*Goal:*
Each line below is to be written out in full, exactly as shown.
:::
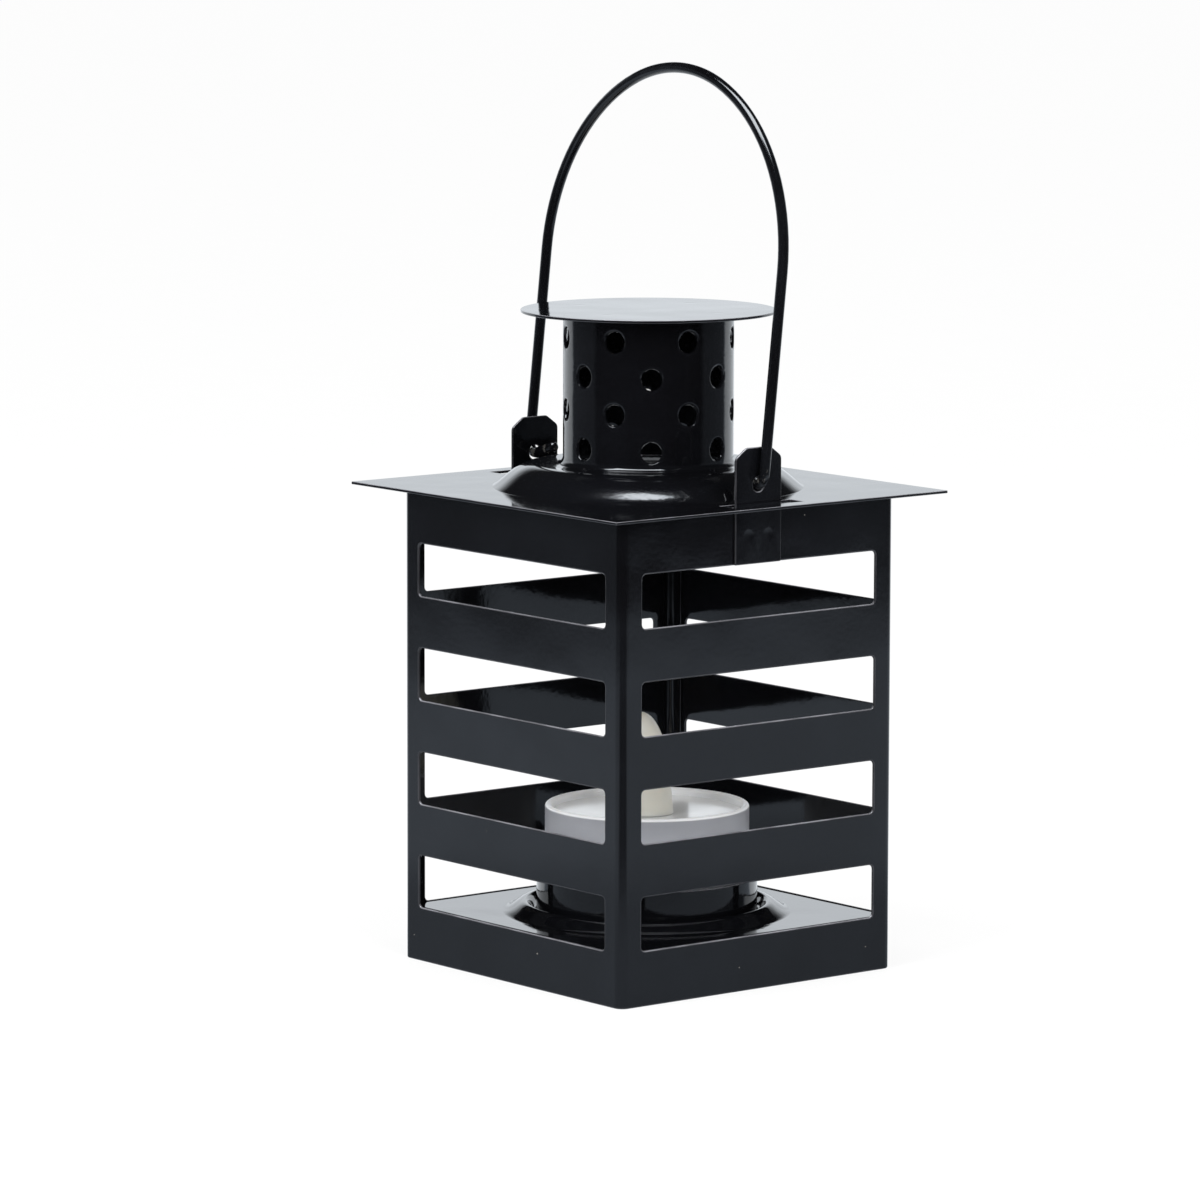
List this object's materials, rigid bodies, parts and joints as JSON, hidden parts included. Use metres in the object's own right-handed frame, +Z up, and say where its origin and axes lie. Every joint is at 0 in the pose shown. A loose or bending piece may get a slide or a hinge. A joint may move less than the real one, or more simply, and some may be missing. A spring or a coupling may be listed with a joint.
{
  "type": "candle lantern",
  "caption": "Square sheet-metal candle lantern with slatted sides, a flat roof, a perforated chimney with a flat cap and a wire bail, holding a battery tealight.",
  "frame": {"origin": "centre of the body's bottom rim, on the surface the lantern stands on", "axes": "+Z up; X parallel to the bail's hinge axis, which lies 1 mm in front of the middle; Y square to it"},
  "size_m": [0.075, 0.075, 0.1605],
  "materials": {
    "black_enamel": "gloss black enamel on sheet steel",
    "wire_enamel": "gloss black enamel on wire",
    "shell_plastic": "milky plastic, satin",
    "dish_plastic": "white plastic, gloss",
    "flame_plastic": "cream plastic, frosted",
    "lamp_resin": "clear lamp resin",
    "cell_steel": "brushed steel can",
    "contact_brass": "plain brass strip",
    "plated_steel": "plated steel",
    "knob_plastic": "dark plastic"
  },
  "bodies": {
    "housing": {"body_shell": "black_enamel", "base_plate": "black_enamel", "candle_cup": "black_enamel", "ear_left": "black_enamel", "ear_right": "black_enamel"},
    "lid": {"roof_plate": "black_enamel", "chimney": "black_enamel", "chimney_cap": "black_enamel"},
    "bail": {"bail": "wire_enamel"},
    "tealight": {"tealight_cup": "shell_plastic", "tealight_top": "dish_plastic", "flame": "flame_plastic", "led": "lamp_resin", "led_legs": "plated_steel", "coin_cell": "cell_steel", "contact_plate": "contact_brass", "contact_spring": "contact_brass", "tealight_base": "shell_plastic", "battery_door": "dish_plastic", "door_screw": "plated_steel"},
    "switch": {"switch_knob": "knob_plastic"}
  },
  "joints": [
    {"name": "bail_swing", "type": "hinge", "parent": "housing", "child": "bail", "pos_m": [0, -0.001, 0.089], "axis": [1, 0, 0], "range_deg": [-85, 97]},
    {"name": "lid_lift", "type": "slide", "parent": "housing", "child": "lid", "axis": [0, 0, 1], "range_m": [0, 0.0008]},
    {"name": "tealight_lift", "type": "slide", "parent": "housing", "child": "tealight", "axis": [0, 0, 1], "range_m": [0, 0.05]},
    {"name": "switch_slide", "type": "slide", "parent": "tealight", "child": "switch", "axis": [1, 0, 0], "range_m": [0, 0.002]}
  ]
}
:::
*Task answer:*
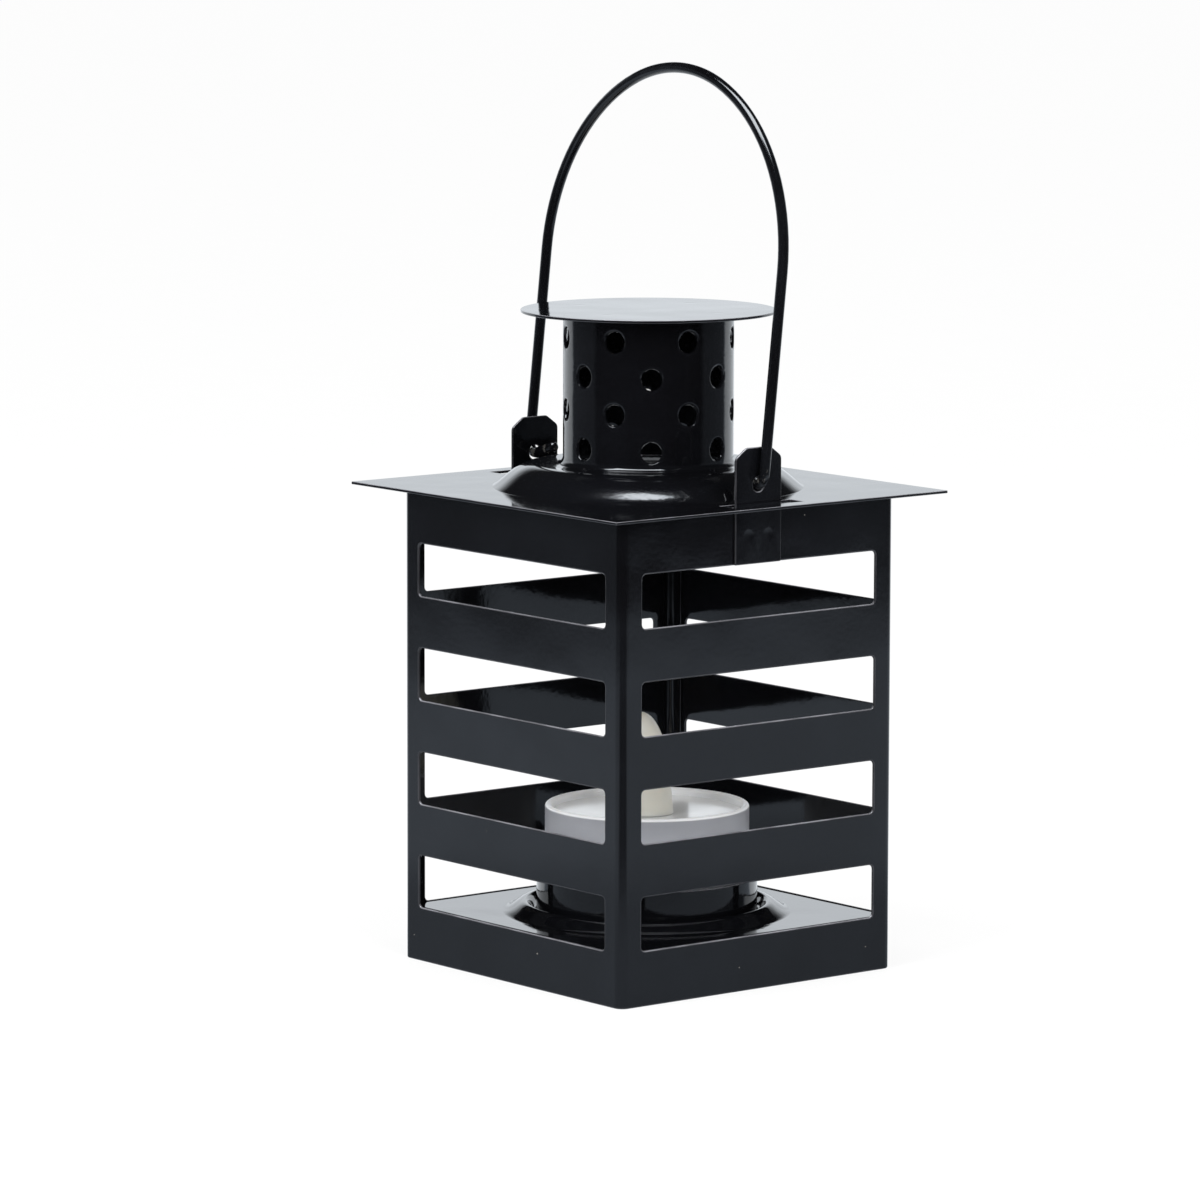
List this object's materials, rigid bodies, parts and joints as JSON, hidden parts included. Use metres in the object's own right-handed frame, +Z up, and say where its origin and axes lie. Every joint is at 0 in the pose shown. A loose or bending piece may get a slide or a hinge. A joint may move less than the real one, or more simply, and some may be missing. A spring or a coupling may be listed with a joint.
{
  "type": "candle lantern",
  "caption": "Square sheet-metal candle lantern with slatted sides, a flat roof, a perforated chimney with a flat cap and a wire bail, holding a battery tealight.",
  "frame": {"origin": "centre of the body's bottom rim, on the surface the lantern stands on", "axes": "+Z up; X parallel to the bail's hinge axis, which lies 1 mm in front of the middle; Y square to it"},
  "size_m": [0.075, 0.075, 0.1605],
  "materials": {
    "black_enamel": "gloss black enamel on sheet steel",
    "wire_enamel": "gloss black enamel on wire",
    "shell_plastic": "milky plastic, satin",
    "dish_plastic": "white plastic, gloss",
    "flame_plastic": "cream plastic, frosted",
    "lamp_resin": "clear lamp resin",
    "cell_steel": "brushed steel can",
    "contact_brass": "plain brass strip",
    "plated_steel": "plated steel",
    "knob_plastic": "dark plastic"
  },
  "bodies": {
    "housing": {"body_shell": "black_enamel", "base_plate": "black_enamel", "candle_cup": "black_enamel", "ear_left": "black_enamel", "ear_right": "black_enamel"},
    "lid": {"roof_plate": "black_enamel", "chimney": "black_enamel", "chimney_cap": "black_enamel"},
    "bail": {"bail": "wire_enamel"},
    "tealight": {"tealight_cup": "shell_plastic", "tealight_top": "dish_plastic", "flame": "flame_plastic", "led": "lamp_resin", "led_legs": "plated_steel", "coin_cell": "cell_steel", "contact_plate": "contact_brass", "contact_spring": "contact_brass", "tealight_base": "shell_plastic", "battery_door": "dish_plastic", "door_screw": "plated_steel"},
    "switch": {"switch_knob": "knob_plastic"}
  },
  "joints": [
    {"name": "bail_swing", "type": "hinge", "parent": "housing", "child": "bail", "pos_m": [0, -0.001, 0.089], "axis": [1, 0, 0], "range_deg": [-85, 97]},
    {"name": "lid_lift", "type": "slide", "parent": "housing", "child": "lid", "axis": [0, 0, 1], "range_m": [0, 0.0008]},
    {"name": "tealight_lift", "type": "slide", "parent": "housing", "child": "tealight", "axis": [0, 0, 1], "range_m": [0, 0.05]},
    {"name": "switch_slide", "type": "slide", "parent": "tealight", "child": "switch", "axis": [1, 0, 0], "range_m": [0, 0.002]}
  ]
}